Mais qu’on ne s’y trompe pas : ce n’est point une religion innocente. Derrière les lumières des projecteurs se tapit l’ombre du fanatisme. Combien de vies fauchées au nom de ce faux dieu ? Des émeutes sanglantes en Amérique latine, où des supporters rivaux s’entretuent pour un drapeau ; des hooligans en Europe qui transforment les rues en champs de bataille ; des incidents récents, en 2024 et 2025, où la violence éclate lors de derbys enragés, laissant derrière elle morts, blessés et un sillage de haine. Et que dire de ces insultes racistes proférées dans les gradins, de ces actes de discrimination qui souillent l’air même des stades ? N’est-ce pas là le prix d’un culte qui exalte la tribu au détriment de l’humanité commune ?
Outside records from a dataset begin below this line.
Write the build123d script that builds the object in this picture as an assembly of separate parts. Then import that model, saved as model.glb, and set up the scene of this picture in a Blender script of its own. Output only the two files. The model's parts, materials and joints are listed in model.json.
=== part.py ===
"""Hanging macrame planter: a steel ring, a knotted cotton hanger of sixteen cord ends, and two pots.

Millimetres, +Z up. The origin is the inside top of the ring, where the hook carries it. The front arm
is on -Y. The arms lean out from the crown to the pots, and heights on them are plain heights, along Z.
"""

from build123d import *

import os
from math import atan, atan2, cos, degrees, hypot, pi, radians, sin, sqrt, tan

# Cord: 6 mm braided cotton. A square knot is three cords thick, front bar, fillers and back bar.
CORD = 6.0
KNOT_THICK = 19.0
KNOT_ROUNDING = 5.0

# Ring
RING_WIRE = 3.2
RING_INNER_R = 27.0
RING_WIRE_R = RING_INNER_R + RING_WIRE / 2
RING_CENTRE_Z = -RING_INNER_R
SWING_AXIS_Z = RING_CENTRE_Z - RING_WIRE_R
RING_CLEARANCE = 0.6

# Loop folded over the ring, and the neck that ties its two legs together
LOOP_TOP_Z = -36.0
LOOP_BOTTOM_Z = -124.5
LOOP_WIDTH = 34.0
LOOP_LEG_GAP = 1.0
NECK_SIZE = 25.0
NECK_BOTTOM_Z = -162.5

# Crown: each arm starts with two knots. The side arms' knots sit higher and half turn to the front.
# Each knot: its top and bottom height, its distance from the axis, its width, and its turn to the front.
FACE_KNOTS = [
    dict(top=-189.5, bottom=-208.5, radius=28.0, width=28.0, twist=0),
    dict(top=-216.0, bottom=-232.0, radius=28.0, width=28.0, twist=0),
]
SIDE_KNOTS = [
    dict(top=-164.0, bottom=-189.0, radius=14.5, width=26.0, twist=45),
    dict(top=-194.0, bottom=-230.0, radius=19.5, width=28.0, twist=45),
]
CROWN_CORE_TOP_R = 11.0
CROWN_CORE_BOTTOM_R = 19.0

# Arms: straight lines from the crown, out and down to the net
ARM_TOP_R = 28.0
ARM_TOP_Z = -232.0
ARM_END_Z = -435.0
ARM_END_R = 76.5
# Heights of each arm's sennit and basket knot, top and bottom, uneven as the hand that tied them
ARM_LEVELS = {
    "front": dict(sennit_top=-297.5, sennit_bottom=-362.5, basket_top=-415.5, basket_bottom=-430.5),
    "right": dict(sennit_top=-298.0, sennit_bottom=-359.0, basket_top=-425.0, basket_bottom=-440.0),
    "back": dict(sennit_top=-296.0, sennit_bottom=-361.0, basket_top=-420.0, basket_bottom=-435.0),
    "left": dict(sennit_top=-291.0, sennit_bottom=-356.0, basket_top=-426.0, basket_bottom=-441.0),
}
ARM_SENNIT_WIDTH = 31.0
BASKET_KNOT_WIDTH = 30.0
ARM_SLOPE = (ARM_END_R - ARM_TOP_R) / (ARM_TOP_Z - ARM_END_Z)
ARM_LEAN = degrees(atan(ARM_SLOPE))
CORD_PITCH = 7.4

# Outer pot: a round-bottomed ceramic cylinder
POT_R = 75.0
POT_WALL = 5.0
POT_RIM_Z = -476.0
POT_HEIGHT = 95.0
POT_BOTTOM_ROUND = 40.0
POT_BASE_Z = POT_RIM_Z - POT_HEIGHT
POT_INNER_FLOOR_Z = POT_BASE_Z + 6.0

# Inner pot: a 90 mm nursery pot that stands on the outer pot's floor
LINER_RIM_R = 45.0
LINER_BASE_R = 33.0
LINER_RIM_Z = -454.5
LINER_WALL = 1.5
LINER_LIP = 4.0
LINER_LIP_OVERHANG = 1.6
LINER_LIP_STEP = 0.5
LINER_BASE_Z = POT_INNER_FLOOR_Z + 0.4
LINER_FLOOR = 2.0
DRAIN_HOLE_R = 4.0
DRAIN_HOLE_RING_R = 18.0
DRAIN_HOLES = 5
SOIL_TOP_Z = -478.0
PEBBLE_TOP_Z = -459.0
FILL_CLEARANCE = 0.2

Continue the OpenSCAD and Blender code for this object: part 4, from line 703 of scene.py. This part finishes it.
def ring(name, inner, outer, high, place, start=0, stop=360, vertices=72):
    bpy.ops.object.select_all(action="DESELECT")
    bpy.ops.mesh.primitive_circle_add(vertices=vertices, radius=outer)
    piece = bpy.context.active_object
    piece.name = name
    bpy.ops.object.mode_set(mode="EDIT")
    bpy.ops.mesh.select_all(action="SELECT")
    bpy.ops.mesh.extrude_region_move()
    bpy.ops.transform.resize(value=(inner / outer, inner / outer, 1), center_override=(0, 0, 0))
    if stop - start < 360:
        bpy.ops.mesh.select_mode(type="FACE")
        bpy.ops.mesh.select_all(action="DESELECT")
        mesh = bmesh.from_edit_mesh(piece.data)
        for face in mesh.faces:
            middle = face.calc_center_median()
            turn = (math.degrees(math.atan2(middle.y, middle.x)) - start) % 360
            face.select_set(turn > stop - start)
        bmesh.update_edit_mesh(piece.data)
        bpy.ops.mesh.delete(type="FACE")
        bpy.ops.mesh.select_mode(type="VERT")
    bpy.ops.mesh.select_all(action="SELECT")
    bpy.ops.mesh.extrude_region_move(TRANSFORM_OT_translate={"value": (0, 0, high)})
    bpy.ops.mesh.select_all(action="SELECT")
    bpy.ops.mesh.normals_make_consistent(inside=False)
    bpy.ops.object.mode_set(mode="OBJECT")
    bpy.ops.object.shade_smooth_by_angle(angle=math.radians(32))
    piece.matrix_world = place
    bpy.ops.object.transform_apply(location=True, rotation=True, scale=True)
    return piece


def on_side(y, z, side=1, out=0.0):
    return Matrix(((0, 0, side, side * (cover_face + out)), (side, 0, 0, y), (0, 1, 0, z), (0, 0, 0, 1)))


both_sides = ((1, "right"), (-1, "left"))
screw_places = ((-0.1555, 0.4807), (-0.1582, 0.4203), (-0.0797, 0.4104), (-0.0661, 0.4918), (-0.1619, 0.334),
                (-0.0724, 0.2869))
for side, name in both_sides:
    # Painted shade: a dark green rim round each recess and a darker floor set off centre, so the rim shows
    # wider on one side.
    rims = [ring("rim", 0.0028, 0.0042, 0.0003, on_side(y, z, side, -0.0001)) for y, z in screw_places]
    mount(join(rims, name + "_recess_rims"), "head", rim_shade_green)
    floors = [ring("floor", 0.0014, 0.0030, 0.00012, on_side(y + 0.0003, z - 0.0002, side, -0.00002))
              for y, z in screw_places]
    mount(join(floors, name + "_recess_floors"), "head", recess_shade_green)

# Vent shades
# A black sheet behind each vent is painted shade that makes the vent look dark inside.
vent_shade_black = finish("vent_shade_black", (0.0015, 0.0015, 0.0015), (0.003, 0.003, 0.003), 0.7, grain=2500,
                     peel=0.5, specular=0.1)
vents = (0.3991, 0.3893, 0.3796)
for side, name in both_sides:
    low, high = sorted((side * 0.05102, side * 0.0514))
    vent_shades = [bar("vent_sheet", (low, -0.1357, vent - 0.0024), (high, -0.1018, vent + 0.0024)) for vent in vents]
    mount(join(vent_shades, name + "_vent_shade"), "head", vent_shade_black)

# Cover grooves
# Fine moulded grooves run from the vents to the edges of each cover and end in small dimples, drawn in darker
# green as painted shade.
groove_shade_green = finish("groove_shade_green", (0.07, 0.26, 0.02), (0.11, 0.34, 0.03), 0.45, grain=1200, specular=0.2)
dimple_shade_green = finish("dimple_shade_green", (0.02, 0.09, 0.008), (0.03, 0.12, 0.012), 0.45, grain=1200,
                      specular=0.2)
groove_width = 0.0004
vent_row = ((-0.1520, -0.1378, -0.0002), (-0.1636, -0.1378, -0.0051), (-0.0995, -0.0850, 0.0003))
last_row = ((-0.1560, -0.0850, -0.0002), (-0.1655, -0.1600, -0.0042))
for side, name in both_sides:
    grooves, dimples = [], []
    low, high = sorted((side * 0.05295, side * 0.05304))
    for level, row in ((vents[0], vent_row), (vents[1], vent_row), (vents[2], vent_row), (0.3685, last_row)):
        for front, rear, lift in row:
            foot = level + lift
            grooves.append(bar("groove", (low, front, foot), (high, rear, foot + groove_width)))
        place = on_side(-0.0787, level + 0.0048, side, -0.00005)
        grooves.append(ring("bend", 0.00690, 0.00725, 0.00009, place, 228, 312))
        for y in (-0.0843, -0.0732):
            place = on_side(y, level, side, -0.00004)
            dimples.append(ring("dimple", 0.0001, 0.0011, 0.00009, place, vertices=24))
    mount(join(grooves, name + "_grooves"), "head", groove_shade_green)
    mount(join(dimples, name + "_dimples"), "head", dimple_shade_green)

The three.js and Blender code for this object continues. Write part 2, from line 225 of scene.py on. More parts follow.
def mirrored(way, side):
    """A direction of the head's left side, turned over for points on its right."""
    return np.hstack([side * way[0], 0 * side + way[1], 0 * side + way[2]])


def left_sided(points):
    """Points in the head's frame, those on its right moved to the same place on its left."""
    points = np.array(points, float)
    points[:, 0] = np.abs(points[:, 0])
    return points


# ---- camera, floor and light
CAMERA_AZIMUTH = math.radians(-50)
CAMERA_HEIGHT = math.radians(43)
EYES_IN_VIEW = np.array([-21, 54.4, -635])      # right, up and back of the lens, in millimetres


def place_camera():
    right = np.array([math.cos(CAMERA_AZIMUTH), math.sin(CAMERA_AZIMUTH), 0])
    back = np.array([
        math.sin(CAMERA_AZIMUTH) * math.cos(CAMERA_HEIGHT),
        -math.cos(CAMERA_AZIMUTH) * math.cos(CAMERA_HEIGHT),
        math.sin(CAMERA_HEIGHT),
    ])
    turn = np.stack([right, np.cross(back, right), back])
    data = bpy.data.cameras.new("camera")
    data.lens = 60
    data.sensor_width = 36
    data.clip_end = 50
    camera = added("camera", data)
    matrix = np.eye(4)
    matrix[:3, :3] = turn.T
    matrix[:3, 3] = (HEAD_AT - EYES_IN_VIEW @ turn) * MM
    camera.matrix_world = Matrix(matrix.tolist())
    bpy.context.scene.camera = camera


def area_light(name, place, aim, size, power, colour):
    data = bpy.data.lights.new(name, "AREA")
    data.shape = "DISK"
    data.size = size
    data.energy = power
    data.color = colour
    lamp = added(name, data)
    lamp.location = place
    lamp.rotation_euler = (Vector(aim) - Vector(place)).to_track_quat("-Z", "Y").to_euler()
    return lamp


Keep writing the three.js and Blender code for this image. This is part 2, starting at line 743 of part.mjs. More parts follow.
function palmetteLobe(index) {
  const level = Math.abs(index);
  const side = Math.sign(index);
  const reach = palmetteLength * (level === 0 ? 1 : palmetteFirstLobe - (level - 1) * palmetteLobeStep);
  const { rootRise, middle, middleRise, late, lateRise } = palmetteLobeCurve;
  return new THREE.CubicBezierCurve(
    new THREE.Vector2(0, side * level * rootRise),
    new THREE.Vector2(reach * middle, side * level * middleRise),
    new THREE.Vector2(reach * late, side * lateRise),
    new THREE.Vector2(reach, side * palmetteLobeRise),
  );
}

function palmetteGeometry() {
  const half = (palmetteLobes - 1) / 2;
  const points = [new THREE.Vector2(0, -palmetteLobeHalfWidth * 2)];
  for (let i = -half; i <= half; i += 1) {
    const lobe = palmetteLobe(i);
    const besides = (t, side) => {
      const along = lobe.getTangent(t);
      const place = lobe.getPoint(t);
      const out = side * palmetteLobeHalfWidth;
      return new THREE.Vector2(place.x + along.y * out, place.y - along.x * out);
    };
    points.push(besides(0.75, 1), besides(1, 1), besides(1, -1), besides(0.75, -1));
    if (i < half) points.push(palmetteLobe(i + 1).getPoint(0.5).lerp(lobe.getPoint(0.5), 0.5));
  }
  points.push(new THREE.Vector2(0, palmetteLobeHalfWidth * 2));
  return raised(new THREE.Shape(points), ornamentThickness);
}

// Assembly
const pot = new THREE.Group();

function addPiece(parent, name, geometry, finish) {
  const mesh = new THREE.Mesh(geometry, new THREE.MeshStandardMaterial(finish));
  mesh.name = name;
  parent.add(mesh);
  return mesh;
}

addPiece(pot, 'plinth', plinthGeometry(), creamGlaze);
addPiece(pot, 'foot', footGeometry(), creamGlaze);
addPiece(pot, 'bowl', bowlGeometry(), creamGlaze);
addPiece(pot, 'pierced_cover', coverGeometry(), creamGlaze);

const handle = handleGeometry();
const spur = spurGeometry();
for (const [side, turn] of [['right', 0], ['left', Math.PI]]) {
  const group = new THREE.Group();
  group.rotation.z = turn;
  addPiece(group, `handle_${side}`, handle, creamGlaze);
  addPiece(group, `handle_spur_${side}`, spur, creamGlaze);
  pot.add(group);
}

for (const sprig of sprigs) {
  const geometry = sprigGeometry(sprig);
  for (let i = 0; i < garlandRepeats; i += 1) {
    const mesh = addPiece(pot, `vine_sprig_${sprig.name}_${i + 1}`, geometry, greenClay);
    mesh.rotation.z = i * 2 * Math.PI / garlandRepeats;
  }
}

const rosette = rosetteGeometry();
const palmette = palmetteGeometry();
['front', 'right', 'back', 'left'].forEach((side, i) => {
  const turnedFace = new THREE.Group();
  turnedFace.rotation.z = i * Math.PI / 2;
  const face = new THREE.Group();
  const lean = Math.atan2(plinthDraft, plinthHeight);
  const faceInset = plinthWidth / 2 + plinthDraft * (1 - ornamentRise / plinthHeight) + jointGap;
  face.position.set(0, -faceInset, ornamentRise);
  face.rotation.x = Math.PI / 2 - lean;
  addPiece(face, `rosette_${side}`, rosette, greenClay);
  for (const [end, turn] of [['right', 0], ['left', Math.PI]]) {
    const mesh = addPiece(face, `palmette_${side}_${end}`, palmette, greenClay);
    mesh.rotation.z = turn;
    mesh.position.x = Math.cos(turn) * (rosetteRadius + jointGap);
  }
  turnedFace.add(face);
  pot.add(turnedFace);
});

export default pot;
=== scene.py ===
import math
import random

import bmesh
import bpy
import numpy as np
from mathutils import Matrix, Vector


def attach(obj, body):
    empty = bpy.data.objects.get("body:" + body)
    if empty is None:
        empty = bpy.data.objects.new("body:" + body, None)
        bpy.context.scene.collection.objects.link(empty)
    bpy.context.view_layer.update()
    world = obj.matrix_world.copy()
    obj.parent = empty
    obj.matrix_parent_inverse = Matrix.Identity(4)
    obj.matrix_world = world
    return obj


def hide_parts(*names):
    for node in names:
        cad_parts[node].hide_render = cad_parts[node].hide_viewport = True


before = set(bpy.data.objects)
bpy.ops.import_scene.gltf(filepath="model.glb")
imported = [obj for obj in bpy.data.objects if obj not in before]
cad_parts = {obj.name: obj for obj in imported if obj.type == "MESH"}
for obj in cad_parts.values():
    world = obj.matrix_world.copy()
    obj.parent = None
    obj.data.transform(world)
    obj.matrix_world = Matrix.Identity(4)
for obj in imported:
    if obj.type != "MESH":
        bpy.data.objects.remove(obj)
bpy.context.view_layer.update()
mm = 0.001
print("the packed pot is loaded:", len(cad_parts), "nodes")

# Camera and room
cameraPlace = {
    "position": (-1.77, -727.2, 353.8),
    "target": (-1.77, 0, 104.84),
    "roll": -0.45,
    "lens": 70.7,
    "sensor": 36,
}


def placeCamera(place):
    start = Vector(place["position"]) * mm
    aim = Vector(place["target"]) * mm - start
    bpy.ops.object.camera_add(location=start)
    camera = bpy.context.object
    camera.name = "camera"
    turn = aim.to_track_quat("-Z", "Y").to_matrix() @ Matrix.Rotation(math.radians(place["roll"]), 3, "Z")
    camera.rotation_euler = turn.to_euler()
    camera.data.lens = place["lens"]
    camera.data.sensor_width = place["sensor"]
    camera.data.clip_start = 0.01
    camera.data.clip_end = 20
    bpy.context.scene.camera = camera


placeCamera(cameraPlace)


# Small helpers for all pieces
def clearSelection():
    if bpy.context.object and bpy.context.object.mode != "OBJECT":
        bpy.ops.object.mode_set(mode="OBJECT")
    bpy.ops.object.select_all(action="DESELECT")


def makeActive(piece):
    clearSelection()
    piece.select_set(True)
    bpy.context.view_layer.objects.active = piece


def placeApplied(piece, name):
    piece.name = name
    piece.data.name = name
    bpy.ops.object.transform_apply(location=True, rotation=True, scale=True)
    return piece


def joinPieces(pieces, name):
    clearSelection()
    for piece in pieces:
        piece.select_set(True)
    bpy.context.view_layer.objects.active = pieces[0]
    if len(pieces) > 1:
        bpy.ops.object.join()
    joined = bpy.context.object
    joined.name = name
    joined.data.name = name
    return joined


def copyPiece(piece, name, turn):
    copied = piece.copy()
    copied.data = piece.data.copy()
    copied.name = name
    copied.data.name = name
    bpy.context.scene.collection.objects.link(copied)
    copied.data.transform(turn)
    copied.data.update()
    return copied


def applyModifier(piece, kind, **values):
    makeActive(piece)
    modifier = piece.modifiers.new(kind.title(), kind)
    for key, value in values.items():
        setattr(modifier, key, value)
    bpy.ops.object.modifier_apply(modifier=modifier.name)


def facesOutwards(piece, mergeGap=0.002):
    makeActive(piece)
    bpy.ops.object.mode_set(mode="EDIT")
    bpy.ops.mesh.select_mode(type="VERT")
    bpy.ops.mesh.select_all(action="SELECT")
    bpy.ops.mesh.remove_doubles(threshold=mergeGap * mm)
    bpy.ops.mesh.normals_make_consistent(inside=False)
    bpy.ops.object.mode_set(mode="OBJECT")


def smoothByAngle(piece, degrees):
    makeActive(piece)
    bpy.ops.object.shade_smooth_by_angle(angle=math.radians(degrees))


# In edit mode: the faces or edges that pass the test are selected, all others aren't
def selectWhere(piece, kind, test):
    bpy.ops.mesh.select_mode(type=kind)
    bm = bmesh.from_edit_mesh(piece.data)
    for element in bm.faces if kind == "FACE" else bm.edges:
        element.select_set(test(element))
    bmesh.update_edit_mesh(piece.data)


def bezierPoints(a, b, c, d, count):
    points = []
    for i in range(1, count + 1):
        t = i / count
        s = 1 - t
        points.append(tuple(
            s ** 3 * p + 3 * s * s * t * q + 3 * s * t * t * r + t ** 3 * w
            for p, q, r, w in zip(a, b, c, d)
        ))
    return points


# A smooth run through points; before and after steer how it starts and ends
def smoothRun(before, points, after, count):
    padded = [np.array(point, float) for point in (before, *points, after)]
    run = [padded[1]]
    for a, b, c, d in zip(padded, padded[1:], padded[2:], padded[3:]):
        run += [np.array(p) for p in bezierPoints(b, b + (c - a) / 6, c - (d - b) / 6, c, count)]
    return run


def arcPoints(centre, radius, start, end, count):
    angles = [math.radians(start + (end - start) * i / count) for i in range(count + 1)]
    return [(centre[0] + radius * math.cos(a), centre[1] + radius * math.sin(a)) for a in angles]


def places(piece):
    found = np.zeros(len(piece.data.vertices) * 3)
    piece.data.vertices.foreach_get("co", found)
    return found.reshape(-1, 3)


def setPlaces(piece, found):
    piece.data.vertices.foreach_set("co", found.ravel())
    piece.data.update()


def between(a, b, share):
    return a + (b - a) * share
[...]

Ô hypocrites que nous sommes ! Nous dénonçons les extrémismes anciens, mais tolérons ce nouveau paganisme qui envahit nos écrans, nos conversations, nos existences. Les joueurs sont divinisés, élevés au rang de demi-dieux – un Maradona jadis proclamé « main de Dieu », des stars contemporaines adulées comme des prophètes infaillibles. Les mascottes, ces idoles cartoonisées, symbolisent une nation entière, simplifiant l’identité collective en un totem consommable. Et les compétitions internationales ? Des rituels civiques où l’on brandit drapeaux et hymnes, unissant riches et pauvres dans une communion factice, sans jamais interroger les inégalités profondes que ce spectacle masque.

Évoquons ici l’antique sagesse romaine, souvent attribuée à Jules César mais immortalisée par le satiriste Juvénal : « du pain et des jeux » – panem et circenses – cette formule cynique pour apaiser les masses, les distraire de leurs misères par des subsides basiques et des divertissements grandioses. Aujourd’hui, au Maroc, cette maxime résonne avec une ironie cruelle et accablante : même le pain manque à une partie importante de la population, où le taux de pauvreté multidimensionnelle avoisine les 6,4 % en 2023, avec des inégalités rurales persistantes et des données officielles qui, selon certains observateurs, sous-estiment gravement la précarité réelle. Des millions luttent pour l’essentiel, tandis que la corruption gangrène les sphères du pouvoir, avec le pays classé 99e sur 180 dans l’Indice de perception de la corruption en 2024, marqué par des scandales impliquant des centaines de personnes arrêtées pour pots-de-vin et une dégradation continue des classements mondiaux. Les services publics, eux, vacillent dans une précarité alarmante : éducation et santé défaillantes, infrastructures négligées, comme en témoignent les protestations massives de la génération Z en 2025 contre la détérioration de ces piliers essentiels et l’absence de réformes rapides pour l’emploi et le développement rural. Pourtant, le football demeure cette diversion suprême, un opium des peuples qui, dans la société marocaine, masque ces plaies béantes – pauvreté, corruption, inégalités – en canalisant les frustrations vers les stades, où les ultras eux-mêmes, dans leurs chants révolutionnaires, dénoncent parfois ces maux, mais où le régime trouve un moyen historique de détourner l’attention des masses aliénées. N’est-ce pas là le comble de la manipulation, où même le vin manque, mais les jeux persistent pour endormir les consciences ?

Mais posez-vous la question, ô lecteurs : cette passion est-elle libératrice ou aliénante ? Elle promet transcendance, unité, sens dans un monde désenchanté, mais ne délivre que frustration, division et vide renouvelé. Elle comble le creux spirituel laissé par le recul des vraies quêtes de l’âme, transformant l’homme en spectateur passif d’un cirque mercantile. N’est-ce pas une idolâtrie subtile, un opium des peuples moderne, qui détourne les énergies vitales vers l’éphémère au lieu de l’éternel ?

Il est temps de dénoncer vigoureusement cette dérive. Réveillez-vous, peuples enivrés par le ballon rond ! Interrogez cette ferveur qui vous enchaîne : est-ce là le sens que vous désirez léguer à vos enfants ? Un culte sans transcendance réelle, sans morale absolue, sans espérance au-delà du score final ? Retournons aux sources authentiques de l’esprit humain, avant que les stades ne deviennent nos seuls temples et que le football ne règne en maître absolu sur nos cœurs égarés.